THE TASK
Set down exactly, please, each line from the one containing "doc.recompute()" through the one containing "if empty is", both lines included, and no other line.

DATA SECTION
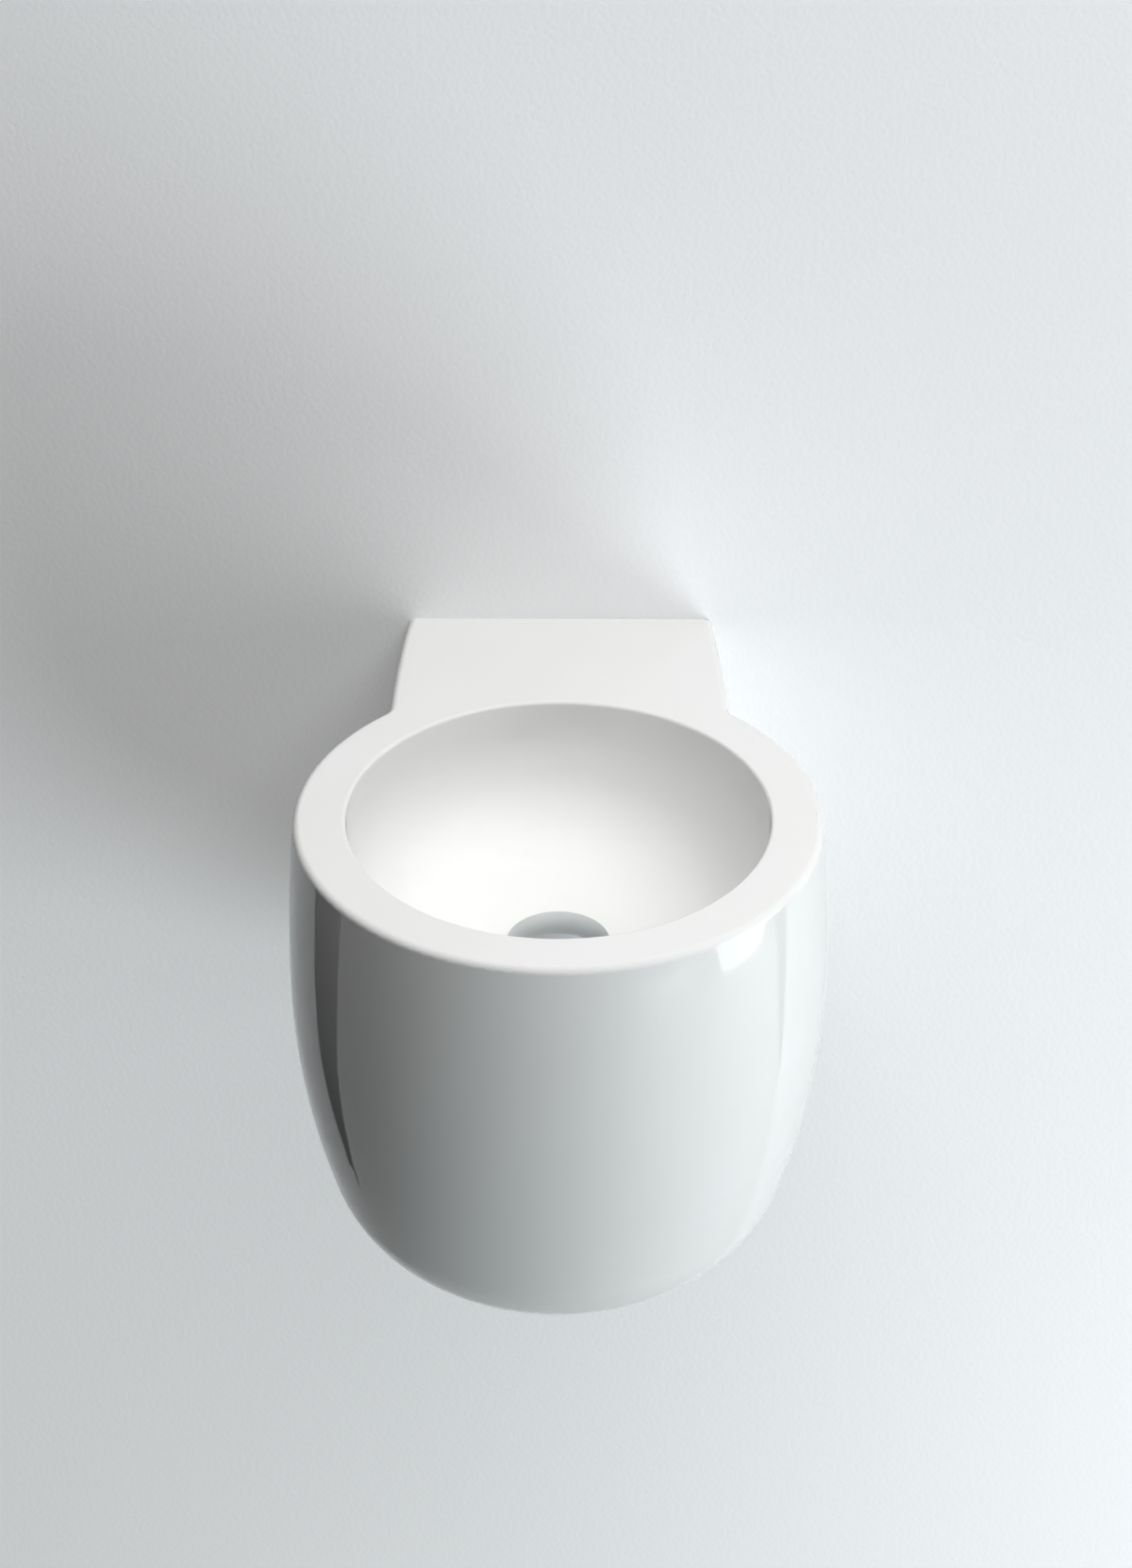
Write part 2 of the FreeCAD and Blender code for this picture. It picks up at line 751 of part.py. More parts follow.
def tail_seal(doc, s):
    """Rubber ring under the bowl, with a nose that centres it in the waste hole."""
    body = on_bowl_axis(doc, s, "tail_seal")
    bore = s.thread_radius + s.thread_clear
    turned(body, "Revolution", "seal", [
        (bore, -s.boss_drop - s.tail_seal_thick),
        (s.tail_seal_radius, -s.boss_drop - s.tail_seal_thick),
        (s.tail_seal_radius, -s.boss_drop), (s.waste_hole, -s.boss_drop),
        (s.tail_seal_nose, s.tail_seal_rise - s.boss_drop),
        (bore, s.tail_seal_rise - s.boss_drop),
    ])
    return body


def slip_washer(doc, s):
    body = on_bowl_axis(doc, s, "slip_washer")
    top = -s.boss_drop - s.tail_seal_thick
    turned(body, "Revolution", "washer", ring(
        s.thread_radius + s.thread_clear, s.slip_washer_radius, top - s.slip_washer_thick, top))
    return body


def lock_nut(doc, s):
    body = on_bowl_axis(doc, s, "lock_nut")
    top = -s.boss_drop - s.tail_seal_thick - s.slip_washer_thick
    low = top - s.lock_nut_height
    hexagon_blank(body, s.lock_nut_across, low, top)
    bore = s.thread_radius + s.thread_clear
    turned(body, "Groove", "bore", [
        (0, low - BREAK), (bore, low - BREAK), (bore, top + BREAK), (0, top + BREAK),
    ])
    return body


# ------------------------------------------------------------------ plug


def plug_cap(doc, s):
    """The dome over the waste, drawn open. Its rim hangs over the seal below it."""
    body = on_bowl_axis(doc, s, "plug_cap")
    side = s.cap_radius
    rise = s.cap_shoulder_drop - s.cap_top_drop
    dome = (square(side) + square(rise)) / (2 * rise)
    turned(body, "Revolution", "dome", [
        (0, -s.stem_thread_top), (s.stem_thread, -s.stem_thread_top),
        (s.stem_thread, -s.cap_under_drop), (side - s.cap_lip, -s.cap_under_drop),
        (side - s.cap_lip, -s.cap_edge_drop), (side, -s.cap_edge_drop),
        (side, -s.cap_shoulder_drop, dome), (0, -s.cap_top_drop),
    ])
    return body


def plug_seal(doc, s):
    body = on_bowl_axis(doc, s, "plug_seal")
    turned(body, "Revolution", "seal", [
        (s.plug_seal_inner, -s.plug_seal_drop), (s.plug_seal_nose, -s.plug_seal_drop),
        (s.plug_seal_radius, -s.plug_seal_waist), (s.plug_seal_radius, -s.cap_under_drop),
        (s.plug_seal_inner, -s.cap_under_drop),
    ])
    return body


def plug_stem(doc, s):
    """The plunger: solid where it screws into the cap, hollow below for the spring."""
    body = on_bowl_axis(doc, s, "plug_stem")
    turned(body, "Revolution", "plunger", [
        (0, -s.stem_ceiling), (s.stem_bore, -s.stem_ceiling), (s.stem_bore, -s.stem_foot),
        (s.stem_radius, -s.stem_foot), (s.stem_radius, -s.cap_under_drop),
        (s.stem_thread, -s.cap_under_drop), (s.stem_thread, -s.stem_thread_top),
        (0, -s.stem_thread_top),
    ])
    return body


def click_cartridge(doc, s):
    body = on_bowl_axis(doc, s, "click_cartridge")
    turned(body, "Revolution", "barrel", [
        (0, -s.stub_drop), (s.stub_radius, -s.stub_drop), (s.stub_radius, -s.bar_drop),
        (s.cartridge_radius, -s.bar_drop), (s.cartridge_radius, -s.cartridge_top),
        (s.cartridge_bore, -s.cartridge_top), (s.cartridge_bore, -s.cartridge_floor),
        (0, -s.cartridge_floor),
    ])
    return body


def plug_spring(doc, s):
    """A spring of square wire between the cartridge's floor and the stem's ceiling."""
    body = on_bowl_axis(doc, s, "plug_spring")
    half = s.spring_wire / 2
    low = -s.cartridge_floor + s.spring_wire
    wire = new_sketch(body, "wire_section", "XZ_Plane")
    outline(wire, [
        (s.spring_radius - half, low - half), (s.spring_radius + half, low - half),
        (s.spring_radius + half, low + half), (s.spring_radius - half, low + half),
    ])
    coil = body.newObject("PartDesign::AdditiveHelix", "coil")
    coil.Profile = wire
    coil.ReferenceAxis = (wire, ["V_Axis"])
    coil.Mode = "pitch-height-angle"
    height = s.cartridge_floor - s.stem_ceiling - 2 * s.spring_wire
    for key, size in (("Pitch", s.spring_pitch), ("Height", height)):
        setattr(coil, key, size.number)
        coil.setExpression(key, size.text)
    return body


# ------------------------------------------------------------------ trap


def inlet_nut(doc, s):
    body = on_bowl_axis(doc, s, "inlet_nut")
    union_nut(body, s, s.thread_radius, -s.inlet_nut_top,
              -s.tail_drop - 2 * s.ring_thick - s.union_lip, True)
    return body


def inlet_seal(doc, s):
    body = on_bowl_axis(doc, s, "inlet_seal")
    turned(body, "Revolution", "seal", ring(
        s.tube_radius, s.ring_radius, -s.tail_drop - s.ring_thick, -s.tail_drop))
    return body


def dip_tube(doc, s):
    """The tube that dips into the trap's water, with the flange that the inlet nut holds."""
    body = on_bowl_axis(doc, s, "dip_tube")
    flange_top = -s.tail_drop - s.ring_thick
    flange_low = flange_top - s.ring_thick
    turned(body, "Revolution", "tube", [
        (s.tube_bore, -s.dip_end), (s.tube_radius, -s.dip_end), (s.tube_radius, flange_low),
        (s.ring_radius, flange_low), (s.ring_radius, flange_top), (s.tube_bore, flange_top),
    ])
    return body


def top_nut(doc, s):
    body = on_bowl_axis(doc, s, "top_nut")
    union_nut(body, s, s.trap_neck_radius, -s.top_nut_top - s.top_nut_height,
              -s.top_nut_top, False)
    return body


def cone_seal(body, s, outer, seat, step):
    """A ring round the tube that narrows away from its seat; step is its length along Z."""
    turned(body, "Revolution", "seal", [
        (s.tube_radius, seat), (outer, seat), (outer, seat + step * CONE_SHOULDER),
        (s.tube_radius + 2 * s.tube_clear, seat + step), (s.tube_radius, seat + step),
    ])


def top_seal(doc, s):
    body = on_bowl_axis(doc, s, "top_seal")
    cone_seal(body, s, s.trap_neck_radius - s.thread_clear, -s.trap_neck_top, s.cone_seal_thick)
    return body


def trap_body(doc, s):
    """The bottle of the trap: a neck for the dip tube, a threaded foot for the cup and a
    spigot towards the wall."""
    body = on_bowl_axis(doc, s, "trap_body")
    turned(body, "Revolution", "bottle", [
        (0, -s.trap_end), (s.trap_thread_radius, -s.trap_end),
        (s.trap_thread_radius, -s.trap_thread_top), (s.trap_radius, -s.trap_thread_top),
        (s.trap_radius, -s.trap_shoulder), (s.trap_neck_radius, -s.trap_neck_end),
        (s.trap_neck_radius, -s.trap_neck_top), (0, -s.trap_neck_top),
    ])
    plan = new_sketch(body, "spigot_plan", "XZ_Plane")
    circle(plan, s.thread_radius, 0, -s.outlet_drop)
    feature(body, "Pad", "spigot", plan, Length=s.spigot_reach, Reversed=True)
    inside = s.trap_radius - s.trap_wall
    turned(body, "Groove", "inside", [
        (0, -s.trap_end - BREAK), (s.trap_thread_bore, -s.trap_end - BREAK),
        (s.trap_thread_bore, -s.trap_thread_top), (inside, -s.trap_thread_top + s.trap_wall),
        (inside, -s.trap_shoulder), (s.trap_neck_bore, -s.trap_neck_end - s.trap_wall),
        (s.trap_neck_bore, -s.trap_neck_top + BREAK), (0, -s.trap_neck_top + BREAK),
    ])
    bore = new_sketch(body, "spigot_bore_plan", "XZ_Plane")
    circle(bore, s.spigot_bore, 0, -s.outlet_drop)
    feature(body, "Pocket", "spigot_bore_cut", bore, Length=s.spigot_reach + BREAK)
    return body


def trap_cup(doc, s):
    """The cup that unscrews for cleaning, with grip ribs round its rim."""
    body = on_bowl_axis(doc, s, "trap_cup")
    top = -s.trap_thread_top - s.cup_clear
    ledge = -s.trap_end - s.cup_clear - s.cup_seal_thick
    thread = s.trap_thread_radius + s.thread_clear
    inside = s.cup_radius - s.cup_wall
    corner = s.cup_corner
    floor = -s.cup_end + s.cup_wall
    turned(body, "Revolution", "cup", [
        (0, -s.cup_end), (s.cup_radius - corner, -s.cup_end),
        (s.cup_radius - corner * CUP_TURN, -s.cup_end + corner * CUP_TURN),
        (s.cup_radius, -s.cup_end + corner), (s.cup_radius, top), (thread, top),
        (thread, ledge), (s.cup_ledge, ledge), (s.cup_ledge, ledge - s.cup_wall),
        (inside, ledge - s.cup_wall - (inside - s.cup_ledge)),
        (inside, -s.cup_end + corner), (s.cup_radius - corner, floor), (0, floor),
    ])
    plan = new_sketch(body, "rib_plan", "XY_Plane", (0, 0, -s.cup_rib_end))
    half = s.cup_rib_width / 2
    root_of_rib = s.cup_radius - s.cup_rib
    outline(plan, [
        (root_of_rib, -half), (s.cup_radius + s.cup_rib, -half / 2),
        (s.cup_radius + s.cup_rib, half / 2), (root_of_rib, half),
    ])
    rib = feature(body, "Pad", "rib", plan, Length=s.cup_rib_end - s.trap_thread_top - s.cup_clear)
    axis = next(item for item in body.Origin.OriginFeatures if item.Role == "Z_Axis")
    repeated(body, "PolarPattern", "ribs", rib, Axis=(axis, [""]), Angle=360.0,
             Occurrences=RIB_COUNT)
    return body


def cup_seal(doc, s):
    body = on_bowl_axis(doc, s, "cup_seal")
    top = -s.trap_end - s.cup_clear
    turned(body, "Revolution", "seal", ring(
        s.cup_ledge, s.trap_thread_radius, top - s.cup_seal_thick, top))
    return body


# ------------------------------------------------------------------ outlet


def outlet_nut(doc, s):
    body = on_outlet_axis(doc, s, "outlet_nut")
    union_nut(body, s, s.thread_radius, s.outlet_nut_start, s.outlet_nut_end, False)
    return body


def outlet_seal(doc, s):
    body = on_outlet_axis(doc, s, "outlet_seal")
    cone_seal(body, s, s.thread_radius - s.thread_clear, s.spigot_reach, s.cone_seal_thick)
    return body


def outlet_pipe(doc, s):
    """The pipe into the wall, with a shallow stop groove where it passes the wall's face."""
    body = on_outlet_axis(doc, s, "outlet_pipe")
    wall = s.bowl_reach
    turned(body, "Revolution", "pipe", [
        (s.tube_bore, s.pipe_start), (s.tube_radius, s.pipe_start),
        (s.tube_radius, wall - s.pipe_groove_wide), (s.pipe_groove, wall - s.pipe_groove_wide),
        (s.pipe_groove, wall), (s.tube_radius, wall),
        (s.tube_radius, wall + s.pipe_past_wall), (s.tube_bore, wall + s.pipe_past_wall),
    ])
    return body


def wall_rosette(doc, s):
    """A pressed cover plate that slides on the pipe against the wall."""
    body = on_outlet_axis(doc, s, "wall_rosette")
    wall, bore, thick = s.bowl_reach, s.tube_radius + s.tube_clear, s.rosette_thick
    crown = s.rosette_crown
    turned(body, "Revolution", "plate", [
        (bore, wall - s.rosette_rise), (crown, wall - s.rosette_rise),
        (s.rosette_radius, wall - s.rosette_rise / 3), (s.rosette_radius, wall),
        (s.rosette_radius - thick, wall),
        (s.rosette_radius - thick, wall - s.rosette_rise / 3 + thick / 2),
        (crown, wall - s.rosette_rise + thick), (bore, wall - s.rosette_rise + thick),
    ])
    return body


SUB_PARTS = (
    basin_body, hanger_bolts, bolt_sleeves, bolt_washers, bolt_nuts,
    waste_body, flange_seal, tail_seal, slip_washer, lock_nut,
    plug_cap, plug_seal, plug_stem, click_cartridge, plug_spring,
    inlet_nut, inlet_seal, dip_tube, top_nut, top_seal, trap_body, trap_cup, cup_seal,
    outlet_nut, outlet_seal, outlet_pipe, wall_rosette,
)


def check(doc, bodies):
    """Stops where a feature failed or a piece isn't a valid closed solid."""
    for item in doc.Objects:
        if "Invalid" in item.State or "Error" in item.State:
            sys.exit(f"{item.Label} failed: {item.State}")
    for body in bodies:
        shape = body.Shape
        if shape.isNull() or not shape.isValid() or not shape.Solids:
            sys.exit(f"{body.Label} has no valid solid")


def main():
    doc = FreeCAD.newDocument("HandBasin")
    s = Sizes(doc)
    bodies = [make(doc, s) for make in SUB_PARTS]
    doc.recompute()
    check(doc, bodies)
    os.makedirs("parts", exist_ok=True)
    for body in bodies:
        body.Shape.exportStep(f"parts/{body.Label}.step")
        print(f"{body.Label}: {body.Shape.Volume / 1000:.2f} cm3, "
              f"{len(body.Shape.Solids)} solid(s), {len(body.Shape.Faces)} faces")


main()
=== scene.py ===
import math
from collections import namedtuple

import bmesh
import bpy
from mathutils import Matrix, Vector


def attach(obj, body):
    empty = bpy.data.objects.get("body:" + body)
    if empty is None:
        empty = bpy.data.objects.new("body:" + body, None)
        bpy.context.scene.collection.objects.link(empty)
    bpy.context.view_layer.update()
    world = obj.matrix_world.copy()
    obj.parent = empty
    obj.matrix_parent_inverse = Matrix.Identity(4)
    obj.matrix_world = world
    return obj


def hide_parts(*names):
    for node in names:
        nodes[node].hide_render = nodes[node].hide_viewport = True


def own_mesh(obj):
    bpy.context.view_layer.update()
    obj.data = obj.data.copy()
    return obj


# Looks of a wall hung hand basin, in metres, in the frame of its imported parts: +Z up, the wall's
# face at Y = 0 and the origin midway between the two wall studs.

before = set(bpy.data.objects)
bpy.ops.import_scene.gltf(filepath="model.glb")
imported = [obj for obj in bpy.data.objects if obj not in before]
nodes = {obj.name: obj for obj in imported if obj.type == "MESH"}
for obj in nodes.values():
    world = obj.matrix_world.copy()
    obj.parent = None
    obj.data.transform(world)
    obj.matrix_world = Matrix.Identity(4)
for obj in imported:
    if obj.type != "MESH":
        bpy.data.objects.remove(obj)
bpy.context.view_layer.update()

MM = 0.001
UP = Vector((0, 0, 1))
DECK = 70 * MM                 # the deck's height
BOWL_AXIS = Vector((0, -256 * MM, 0))
WELD = 0.0001 * MM             # points closer than this are one point
TOUCH = 0.05 * MM              # places closer than this lie on one face
CREASE = math.radians(32)      # a sharper edge than this stays an edge in the shading


def drop(millimetres):
    """The height of a place that is so far below the deck."""
    return DECK - millimetres * MM


# ------------------------------------------------------------------ materials


def linear(hex_colour):
    """The linear colour of an sRGB hex value."""
    parts = [int(hex_colour[i:i + 2], 16) / 255 for i in (1, 3, 5)]
    return (*[p / 12.92 if p <= 0.04045 else ((p + 0.055) / 1.055) ** 2.4 for p in parts], 1.0)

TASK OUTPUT
    doc.recompute()
    check(doc, bodies)
    os.makedirs("parts", exist_ok=True)
    for body in bodies:
        body.Shape.exportStep(f"parts/{body.Label}.step")
        print(f"{body.Label}: {body.Shape.Volume / 1000:.2f} cm3, "
              f"{len(body.Shape.Solids)} solid(s), {len(body.Shape.Faces)} faces")


main()
=== scene.py ===
import math
from collections import namedtuple

import bmesh
import bpy
from mathutils import Matrix, Vector


def attach(obj, body):
    empty = bpy.data.objects.get("body:" + body)
    if empty is None:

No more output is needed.